How do we make the New Hospital Programme a success?
We hosted a round table to bring together – for the first time – executive leaders across seven New Hospital Programme (NHP) Trusts to share some of the biggest shared challenges and opportunities. Samuel Rose shares what we learned.
Collaboration and clear communication between Trusts and the national programme sits at the heart of making the New Hospital Programme a success. That’s why we will continue to host regular roundtables to bring together leaders at NHP Trusts. If you would like to be involved in one of these open, honest discussions (using Chatham House rules) in future, please contact Samuel Rose (Samuel.email@example.com).
Following our inaugural meeting, we wanted to share our key takeaways. We welcome discussion and your thoughts.
Our key takeaways:
The New Hospital programme is a political priority, but funding remains uncertain
The NHP continues to be a political programme with close input from political leaders and their representatives. This is likely to continue ahead of the next election in 2024 (or earlier).
Providers will need to be agile and responsive to political momentum, coordinating senior engagement to influence at national and local levels. This requires a clear and consistent narrative, shared by organisations, local systems such as Local Authorities, and ICSs. This will enable a clear engagement strategy with political decision makers.
The £3.7bn funding announced remains insufficient to deliver the 40 projects in parallel. It is not clear what this funding will cover, when it is available, or what the next spending review will secure. Backlog maintenance no longer appears to be a priority.
Projects costs are increasing rapidly, with some Providers seeing inflation of up to 10% driven by market challenges in forecasting, rising costs, and lack of capacity. An understanding of indexation risk, where it is held, and likely impacts on projects is required.
Collaboration between the national programme and Providers is vital
The national programme is still at an early stage of mobilisation. A standardised approach to procurement, Net Zero, Modern Methods of Construction, and analytical demand & capacity modelling is under development. There is a risk of rework when retro-fitting mature schemes to new emerging guidance.
Hospital construction projects, particularly part rebuild/ refurb, are significantly more complex than other construction programmes such as Prisons and Schools – there is a risk this complexity is underestimated in driving for standardisation and simplification.
A more collaborative approach with two-way dialogue between the national and Provider teams could identify early opportunities on complex projects. This would include use of navigators in the national team to provide a single point of contact, and collective input from Providers to the national programme through a national membership organisation to build on existing communication routes.

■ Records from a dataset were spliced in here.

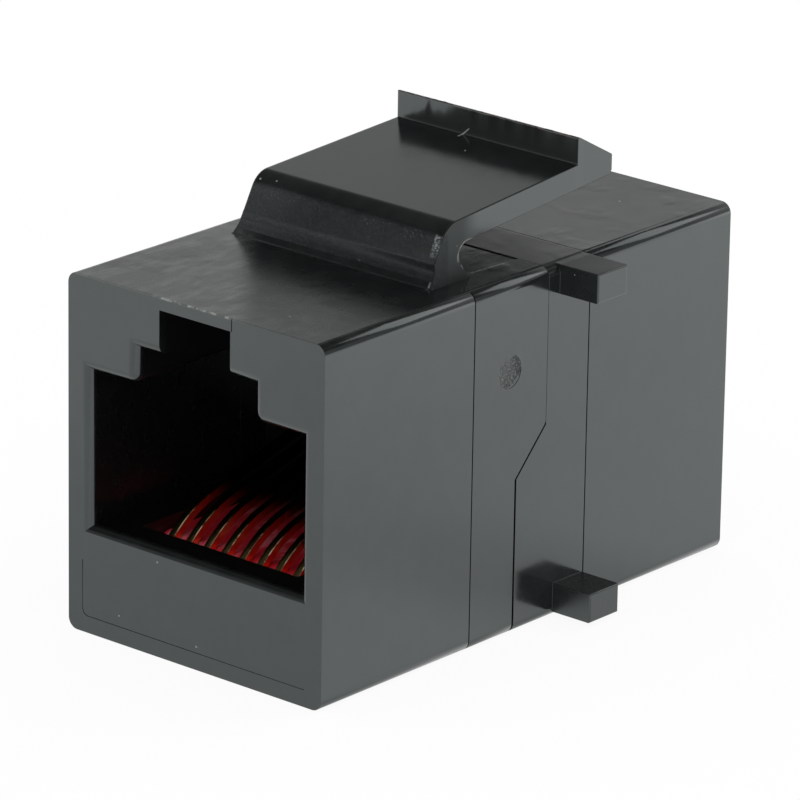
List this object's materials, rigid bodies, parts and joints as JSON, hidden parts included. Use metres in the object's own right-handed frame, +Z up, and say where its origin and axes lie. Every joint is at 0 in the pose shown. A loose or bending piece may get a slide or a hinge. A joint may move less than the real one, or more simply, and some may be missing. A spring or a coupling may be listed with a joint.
{
  "type": "ethernet inline coupler",
  "caption": "Inline coupler with a stepped modular port at each end, spring contacts, side studs and a sprung latch arm for panel mounting.",
  "frame": {"origin": "centre of the bounding box's bottom face: on the flat bottom of the coupler, at mid length", "axes": "+Y along the coupler from the front port to the rear port, +Z up through the latch arm, +X to the right seen from the front port"},
  "size_m": [0.0186, 0.0268, 0.0205],
  "materials": {
    "housing": "semi-gloss moulded black",
    "carrier": "glossy red",
    "contact": "gold plated"
  },
  "bodies": {
    "coupler": {"front_housing": "housing", "rear_housing": "housing", "front_carrier": "carrier", "rear_carrier": "carrier", "contact_wire_1": "contact", "contact_wire_2": "contact", "contact_wire_3": "contact", "contact_wire_4": "contact", "contact_wire_5": "contact", "contact_wire_6": "contact", "contact_wire_7": "contact", "contact_wire_8": "contact"},
    "latch": {"latch_arm": "housing"}
  },
  "joints": [
    {"name": "latch_press", "type": "hinge", "parent": "coupler", "child": "latch", "pos_m": [0, -0.00363, 0.017], "axis": [-1, 0, 0], "range_deg": [0, 9], "stiffness_Nm_per_rad": 0.05}
  ]
}
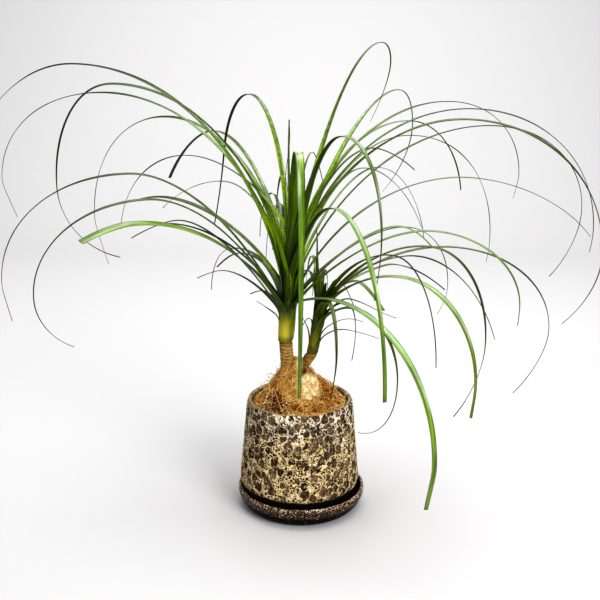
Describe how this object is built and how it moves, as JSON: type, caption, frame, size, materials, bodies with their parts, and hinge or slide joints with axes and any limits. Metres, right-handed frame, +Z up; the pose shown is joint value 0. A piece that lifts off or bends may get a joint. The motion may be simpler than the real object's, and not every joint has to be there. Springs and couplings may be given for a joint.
{
  "type": "potted ponytail palm",
  "caption": "Ponytail palm with a swollen woody base, a main and a side crown of long arching leaves, in a crater-glazed pot with coir mulch, standing on a saucer",
  "frame": {"origin": "middle of the saucer's flat underside", "axes": "+Z up, +X to the right, -Y to the front"},
  "size_m": [0.7701, 0.5009, 0.5699],
  "materials": {
    "saucer_glaze": "gloss",
    "crater_glaze": "satin",
    "potting_soil": "matte",
    "coir": "matte",
    "bark": "matte",
    "leaf": "satin",
    "leaf_side": "satin"
  },
  "bodies": {
    "root": {"saucer": "saucer_glaze", "pot": "crater_glaze", "soil": "potting_soil", "coir_mulch": "coir", "caudex": "bark", "main_crown": "leaf", "side_crown": "leaf_side"}
  },
  "joints": []
}
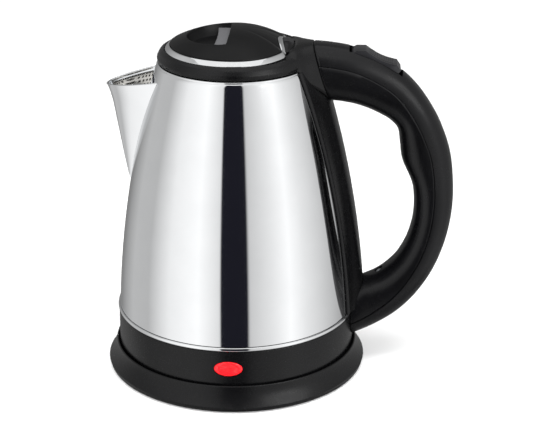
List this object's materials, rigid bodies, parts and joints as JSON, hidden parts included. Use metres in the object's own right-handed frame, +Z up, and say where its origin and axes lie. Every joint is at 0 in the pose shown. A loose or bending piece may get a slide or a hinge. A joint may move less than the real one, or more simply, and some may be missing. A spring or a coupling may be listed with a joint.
{
  "type": "electric kettle",
  "caption": "Cordless electric kettle: tapered polished steel body with V spout, black D handle with rocker switch, hinged lid with finger latch, round 360 degree power base.",
  "frame": {"origin": "on the kettle's axis, in the plane of the power base's lower edge, at the middle of the flat hub under the base; the rubber feet stand 1 mm lower", "axes": "+Z up along the kettle's axis, +X towards the handle, -X towards the spout, +Y to the side where the mains lead enters the base"},
  "size_m": [0.2186, 0.1671, 0.2202],
  "materials": {
    "black_plastic": "moulded black, satin",
    "handle_plastic": "moulded black, fine soft texture",
    "lid_plastic": "moulded black, satin",
    "switch_plastic": "moulded dark grey, ribbed thumb pad",
    "grey_plastic": "moulded grey, satin",
    "dark_plastic": "moulded dark, plain",
    "polished_steel": "stainless sheet polished to a mirror",
    "filter_steel": "stainless sheet, satin",
    "chrome": "bright plated trim",
    "zinc_steel": "zinc plated",
    "brass": "plain contact brass",
    "aluminium": "matt cast",
    "rubber": "soft black rubber",
    "silicone": "translucent white silicone",
    "red_lens": "translucent red lens",
    "lamp_glass": "small neon lamp",
    "phenolic": "heat-proof brown moulding",
    "lead_sleeve": "glass-braid sleeved lead"
  },
  "bodies": {
    "power_base": {"power_base_shell": "black_plastic", "power_base_bottom": "dark_plastic", "base_foot_1": "rubber", "base_foot_2": "rubber", "base_foot_3": "rubber", "base_foot_4": "rubber", "base_screw_1": "zinc_steel", "base_screw_2": "zinc_steel", "base_screw_3": "zinc_steel", "cord_gland": "rubber", "socket_pillar": "dark_plastic", "socket_ring_contact": "brass", "socket_centre_contact": "brass"},
    "turning_ring": {"socket_turning_ring": "grey_plastic"},
    "kettle": {"base_skirt": "black_plastic", "bottom_trim_ring": "chrome", "bottom_cover": "dark_plastic", "indicator_lens": "red_lens", "indicator_lamp": "lamp_glass", "body_shell": "polished_steel", "spout": "polished_steel", "spout_filter": "filter_steel", "base_plate": "filter_steel", "heat_spreader": "aluminium", "heating_element": "zinc_steel", "kettle_connector": "dark_plastic", "thermostat_control": "phenolic", "boil_dry_disc_1": "zinc_steel", "boil_dry_disc_2": "zinc_steel", "element_terminal_1": "brass", "element_terminal_2": "brass", "collar": "black_plastic", "collar_gasket": "silicone", "lid_hinge_pin": "zinc_steel", "handle_outer_shell": "handle_plastic", "handle_inner_cover": "handle_plastic", "handle_spine": "black_plastic", "handle_screw_top": "zinc_steel", "handle_screw_foot": "zinc_steel", "switch_pivot_pin": "zinc_steel", "steam_switch_frame": "phenolic", "lever_pin": "zinc_steel", "steam_bimetal": "brass", "switch_lead": "lead_sleeve", "bottom_screw_1": "zinc_steel", "bottom_screw_2": "zinc_steel", "bottom_screw_3": "zinc_steel"},
    "lid": {"lid_outer": "lid_plastic", "lid_trim_ring": "chrome", "lid_inner": "dark_plastic", "lid_gasket": "silicone", "lid_screw_1": "zinc_steel", "lid_screw_2": "zinc_steel", "latch_spring": "zinc_steel"},
    "latch": {"lid_latch": "grey_plastic"},
    "rocker": {"switch_rocker": "switch_plastic"},
    "lever": {"trip_lever": "phenolic"}
  },
  "joints": [
    {"name": "kettle_turn", "type": "hinge", "parent": "power_base", "child": "turning_ring", "pos_m": [0, 0, 0.0085], "axis": [0, 0, 1], "continuous": true},
    {"name": "kettle_lift", "type": "slide", "parent": "turning_ring", "child": "kettle", "axis": [0, 0, 1], "range_m": [0, 0.06]},
    {"name": "lid_hinge", "type": "hinge", "parent": "kettle", "child": "lid", "pos_m": [0.0318, 0, 0.2078], "axis": [0, 1, 0], "range_deg": [0, 75]},
    {"name": "latch_slide", "type": "slide", "parent": "lid", "child": "latch", "axis": [1, 0, 0], "range_m": [0, 0.003], "stiffness_N_per_m": 300, "springref_m": -0.003},
    {"name": "switch_rock", "type": "hinge", "parent": "kettle", "child": "rocker", "pos_m": [0.087, 0, 0.1955], "axis": [0, 1, 0], "range_deg": [-9, 0]},
    {"name": "lever_swing", "type": "hinge", "parent": "kettle", "child": "lever", "pos_m": [0.089, 0, 0.1848], "axis": [0, 1, 0], "range_deg": [0, 15.5]}
  ],
  "couplings": [
    {"joint": "lever_swing", "follows": "switch_rock", "ratio": -1.7}
  ]
}
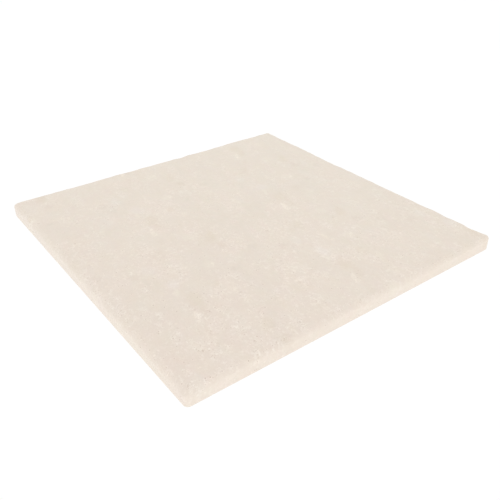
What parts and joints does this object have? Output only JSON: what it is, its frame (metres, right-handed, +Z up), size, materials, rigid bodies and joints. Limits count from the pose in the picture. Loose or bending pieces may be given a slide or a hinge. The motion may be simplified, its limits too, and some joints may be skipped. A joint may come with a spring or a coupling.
{
  "type": "stone tooling slab",
  "caption": "Flat square slab of honed cream stone with eased corners and rounded edges, a hard bench surface for tooling, stamping and skiving leather",
  "frame": {"origin": "centre of the underside, which is the face the slab rests on", "axes": "+Z is up, out of the working face; X and Y run along the equal sides of the square"},
  "size_m": [0.3048, 0.3048, 0.0127],
  "materials": {
    "stone": "honed cream stone, fine grained, satin, with faint clouding and small pale flecks"
  },
  "bodies": {
    "root": {"stone_slab": "stone"}
  },
  "joints": []
}
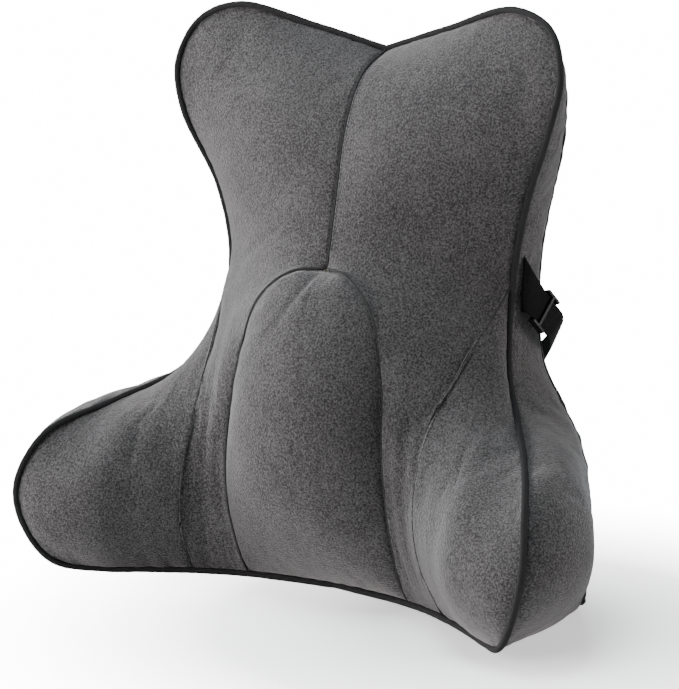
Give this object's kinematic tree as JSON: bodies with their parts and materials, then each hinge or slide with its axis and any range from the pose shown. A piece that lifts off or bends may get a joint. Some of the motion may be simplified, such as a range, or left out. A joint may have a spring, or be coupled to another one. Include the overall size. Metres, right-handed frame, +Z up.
{
  "type": "lumbar support cushion",
  "caption": "Butterfly-shaped lumbar support cushion with a raised middle pad, side wings that wrap forward, a zipped cover and a strap that buckles round a chair back.",
  "frame": {"origin": "on the floor, under the middle of the whole part's box", "axes": "+Z up, -Y towards the person who leans on it, +X to the right as seen from the front"},
  "size_m": [0.4816, 0.2308, 0.4279],
  "materials": {
    "velvet": "short-pile velvet, dark grey",
    "piping": "woven welt cover, near black",
    "foam": "soft slow-recovery foam in a thin knitted sleeve, cream",
    "zip_tape": "woven zip tape, dark grey",
    "zip_teeth": "moulded teeth, satin",
    "zip_metal": "black painted zinc, semi-gloss",
    "webbing": "ribbed polypropylene webbing, black",
    "buckle_plastic": "moulded acetal, fine satin"
  },
  "bodies": {
    "cushion": {"front_panel_left": "velvet", "front_panel_right": "velvet", "wing_panel_left": "velvet", "wing_panel_right": "velvet", "lumbar_panel": "velvet", "side_strip_left": "velvet", "side_strip_right": "velvet", "base_strip": "velvet", "back_panel_left": "velvet", "back_panel_right": "velvet", "piping": "piping", "foam_core": "foam", "zip_tape_left": "zip_tape", "zip_tape_right": "zip_tape", "zip_teeth_left": "zip_teeth", "zip_teeth_right": "zip_teeth", "zip_stop_bottom": "zip_metal", "zip_stop_top": "zip_metal", "strap_left": "webbing", "strap_right": "webbing", "buckle_socket": "buckle_plastic"},
    "slider": {"zip_slider": "zip_metal"},
    "pull": {"zip_pull": "zip_metal"},
    "plug": {"buckle_plug": "buckle_plastic"},
    "adjuster_left": {"adjuster_left": "buckle_plastic"},
    "adjuster_right": {"adjuster_right": "buckle_plastic"}
  },
  "joints": [
    {"name": "zip_slide", "type": "slide", "parent": "cushion", "child": "slider", "axis": [0, 0, -1], "range_m": [0, 0.276]},
    {"name": "pull_swing", "type": "hinge", "parent": "slider", "child": "pull", "pos_m": [0, 0.0856, 0.33425], "axis": [1, 0, 0], "range_deg": [0, 170]},
    {"name": "buckle_release", "type": "slide", "parent": "cushion", "child": "plug", "axis": [1, 0, 0], "range_m": [0, 0.026], "deforming": ["strap_right"]},
    {"name": "adjuster_left_slide", "type": "slide", "parent": "cushion", "child": "adjuster_left", "axis": [-0.2601, 0.6201, -0.7401], "range_m": [0, 0.006]},
    {"name": "adjuster_right_slide", "type": "slide", "parent": "cushion", "child": "adjuster_right", "axis": [0.2601, 0.6201, -0.7401], "range_m": [0, 0.006]}
  ]
}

This is an opportunity to introduce truly digitally enabled, integrated care
The NHP is an opportunity to introduce digitally enabled, integrated care – refocusing on prevention and out of hospital care, and right sizing any future hospital build, such as bringing together plans for Cavell Centres, One Public Estate, and NHP funding as a system.
These changes can be made ahead of any physical build but require clinical leaders to be embedded in programmes and play a key role in developing future vision and models. Seed funding can be used to backfill clinical colleagues, releasing their time to drive the on-the-ground change needed.
A focus on the estates aspects of projects only risks missing a key opportunity to transform care as part of the investment made.